Put the salt, flour, sourdough starter and 150ml of the water in a mixing bowl. Mix, using a dough hook, on a load speed adding the remaining water as the dough begins to come together. once the dough has come together add the olive oil and continue mixing for approximately 10 minutes. the dough is ready when it is soft, silky and stretchy. Place in a lightly greased bowl coating the top of the dough lightly with the oil also. Cover with cling film and leave to prove, in a warm place, until it has at least doubled or tripled, up to 5 hours. Place a clean linen (if possible but cotton will also work) tea towel in a bowl and coat generously with flour. Turn the dough out on a floured surface and knock back by repeatedly turning in on itself. Shape into a round and place in the floured cloth, cover again with film and prove once again this time for 10-13 hours. If your dough has over proved it will be wrinkly. If this happens it will have to be knocked back and proved again for approx. 5-6 hours or until doubled in size.

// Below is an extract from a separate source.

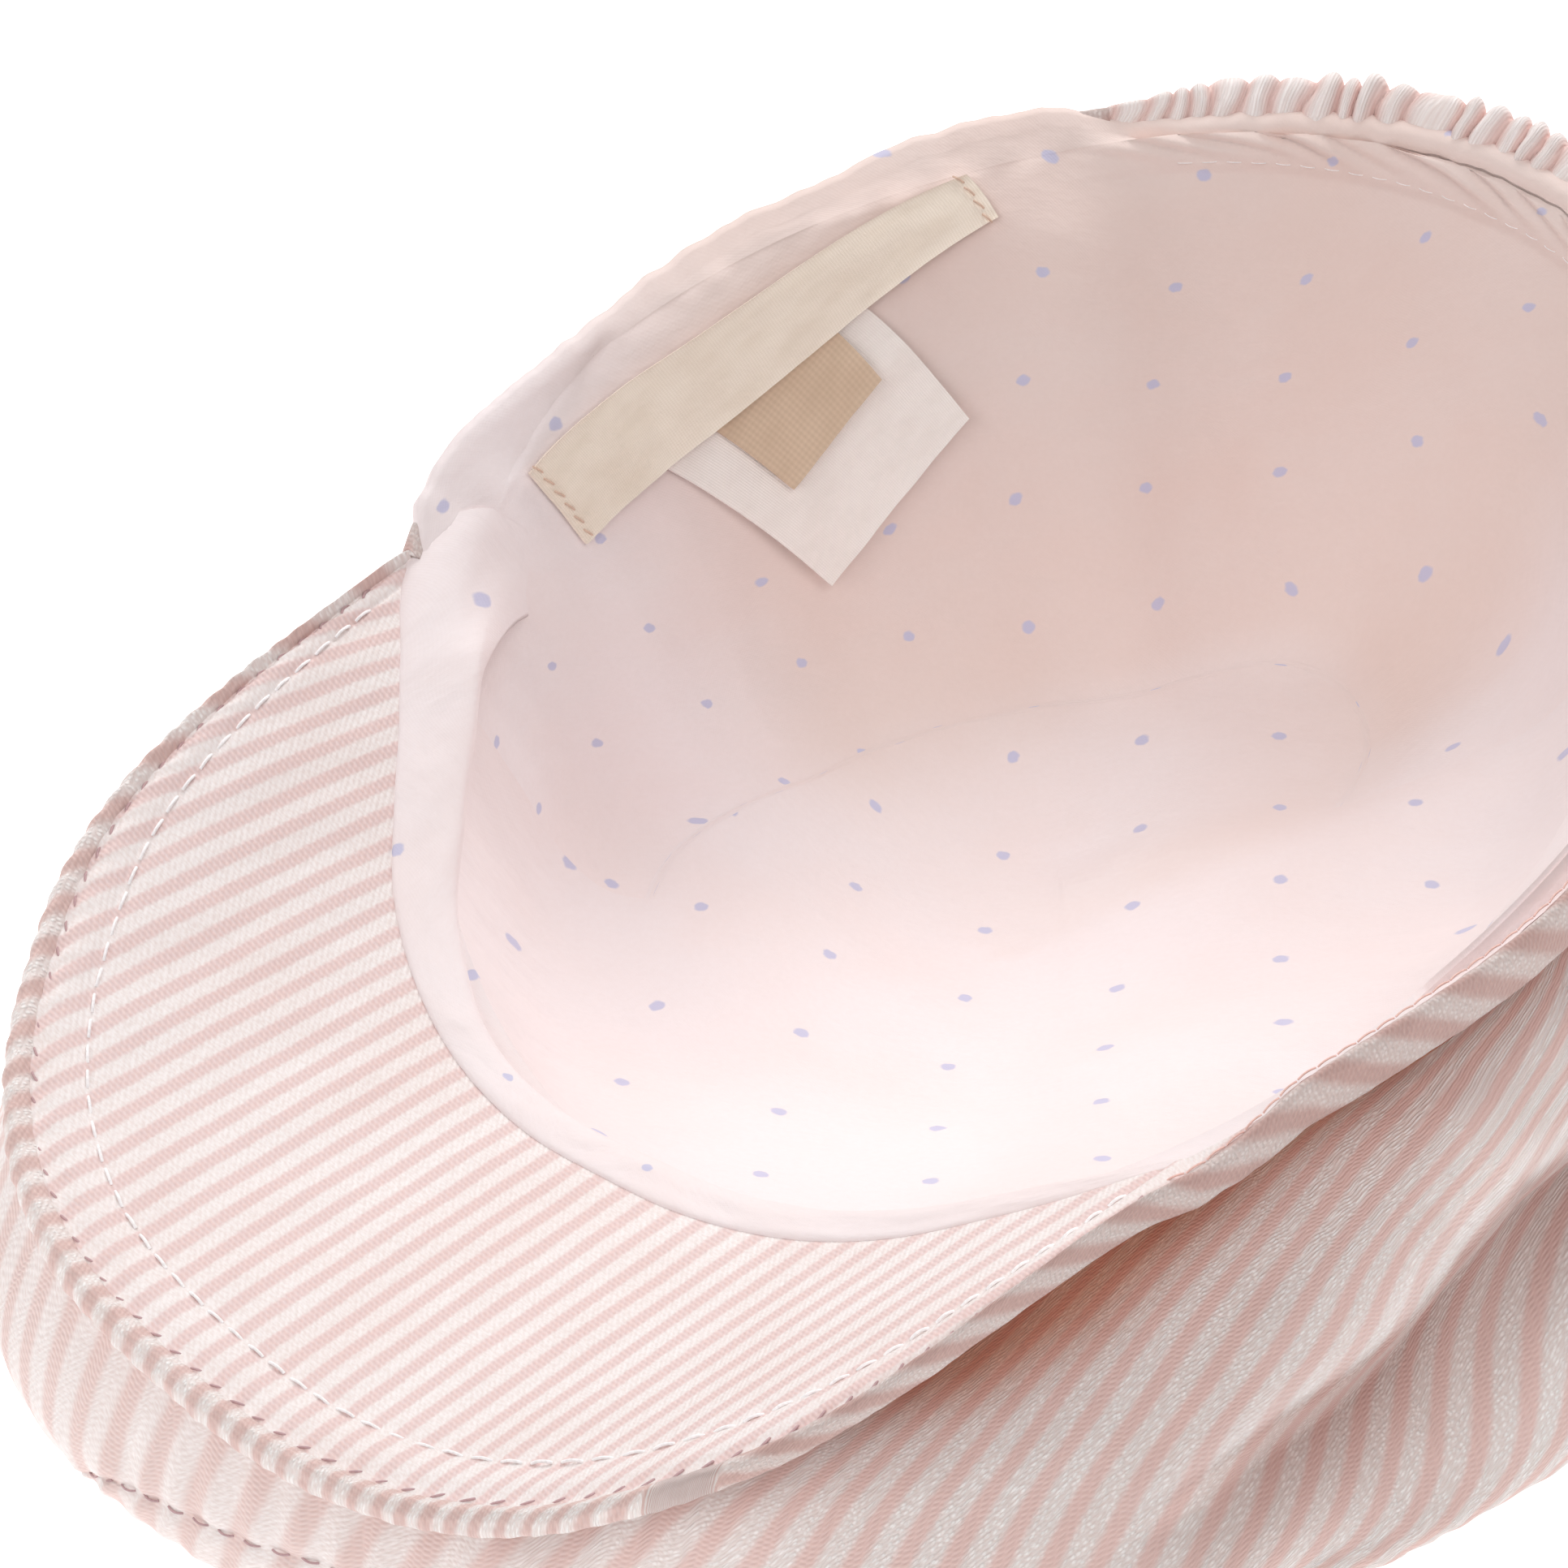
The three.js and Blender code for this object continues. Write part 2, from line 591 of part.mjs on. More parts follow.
const main_label = label("main_label", woven_label, {
  angles: [[-75, -121.5], [-76.4, -123.2]],
  reaches: [[0.07, 0.01], [0.335, 0.185]],
  bow: 2.4,
  sag: 0.045,
  flare: 0,
  clear: 0.4,
  columns: 18,
  rows: 3,
});
const size_label = label("size_label", tan_label, {
  angles: [[-93.4, -104.8], [-99.1, -109.6]],
  reaches: [[0.292, 0.19], [0.476, 0.381]],
  bow: 0,
  sag: 0,
  flare: 1.2,
  clear: 1.5,
  columns: 6,
  rows: 5,
});
const care_label = label("care_label", white_label, {
  angles: [[-88.6, -109.1], [-100.2, -116.7]],
  reaches: [[0.31, 0.23], [0.649, 0.472]],
  bow: 0,
  sag: 0,
  flare: 1.2,
  clear: 0.4,
  columns: 8,
  rows: 7,
});

// ---- the cap -------------------------------------------------------------------------
const cap = new THREE.Group();
cap.name = "driver_cap";
cap.add(
  crownTop(),
  crownPanel("crown_front", -18, 18),
  crownPanel("crown_side_right", 18, 180),
  crownPanel("crown_side_left", -180, -18),
  rolledEdge("rolled_edge_right", roll_start, back_start),
  rolledEdge("rolled_edge_left", -roll_start, -back_start),
  gatheredBack(),
  visor(),
  facing(),
  lining(),
  main_label,
  size_label,
  care_label,
);

export default cap;
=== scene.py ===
"""Driver cap of striped cotton with a dotted lining, lying upside down on its crown.

Shapes are worked out in millimetres round the head opening, and turned to metres when a
mesh is made. Angles are degrees round the opening: 0 at the visor (towards -Y), 90 at +X,
180 at the gathered back. "out" is the level distance outward from the opening's edge.
"""
import math
from contextlib import contextmanager

import bmesh
import bpy
import numpy as np
from bpy.props import FloatProperty, FloatVectorProperty, PointerProperty
from bpy.types import Operator, Panel, PropertyGroup
from mathutils import Matrix, Vector


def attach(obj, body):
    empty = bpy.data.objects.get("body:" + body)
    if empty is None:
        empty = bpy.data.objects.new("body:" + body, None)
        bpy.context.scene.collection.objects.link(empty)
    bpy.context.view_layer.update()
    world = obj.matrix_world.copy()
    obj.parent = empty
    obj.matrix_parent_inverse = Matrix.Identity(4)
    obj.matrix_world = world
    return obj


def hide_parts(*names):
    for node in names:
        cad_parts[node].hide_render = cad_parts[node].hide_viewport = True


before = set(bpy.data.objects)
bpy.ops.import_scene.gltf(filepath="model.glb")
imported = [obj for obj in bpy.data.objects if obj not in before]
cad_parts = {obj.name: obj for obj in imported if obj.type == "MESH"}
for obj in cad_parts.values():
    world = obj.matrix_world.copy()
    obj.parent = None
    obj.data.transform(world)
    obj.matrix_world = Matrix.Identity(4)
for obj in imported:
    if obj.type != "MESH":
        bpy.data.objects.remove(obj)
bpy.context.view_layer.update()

bl_info = {
    "name": "Driver cap",
    "version": (1, 0, 0),
    "blender": (4, 5, 0),
    "location": "View3D > Sidebar > Cap",
    "description": "Builds a striped cotton driver cap, its lining, labels and stitching",
    "category": "Object",
}

# ---- the head opening, in millimetres -------------------------------------------------
# Its lengths from the middle to each side, and its height above the floor there.
OPENING_HALF_WIDTH = 71.6
OPENING_FRONT = 70.2
OPENING_BACK = 96.1
HEIGHT_FRONT = 35.3
HEIGHT_SIDE = 61.7
HEIGHT_BACK = 71.7
# Where the opening's middle lies off the middle of the cap's footprint.
FOOTPRINT_SHIFT = np.array([-3.22, 6.5, 0.0])
# Length down the crown wall's cloth, where the reach goes from 0 to 1.
WALL_LENGTH = 78.0
# Angles from which the edge rises to its full roll, and from which the back is elastic.
ROLL_START = 62.0
BACK_START = 134.0
# How far the rolled edge stands above the opening's line.
ROLL_ABOVE = 3.8

# ---- light and camera, in metres ------------------------------------------------------
WORLD_LIGHT = 0.3
FLOOR_GLOW = 0.6
FLOOR_HALF_WIDTH = 3.0
# Name, place, size and power of each lamp.
SOFTBOXES = (
    ("back_softbox", (-0.6, 1.2, 1.2), 1.0, 20.0),
    ("left_softbox", (-1.2, -0.5, 1.1), 1.0, 5.0),
    ("right_softbox", (0.95, -0.05, 1.5), 1.0, 7.2),
    ("front_softbox", (0.1, -1.3, 1.2), 1.2, 7.5),
)
LAMPS_AIM = (0.0, 0.0, 0.04)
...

Pre-heat the oven to 400F. Turn the bread out of the basket onto a lined baking tray and slash the top using a sharp knife or blade. Place a roasting tray on the bottom shelf of the oven, when the bread is being put in pour a cup of boiling water in the tray (this will cause some steam which will in turn give the bread a crisp light crust). Bake for 30-40 minutes until golden and sounds hollow when the base it tapped. Leave to cool fully on a wire rack.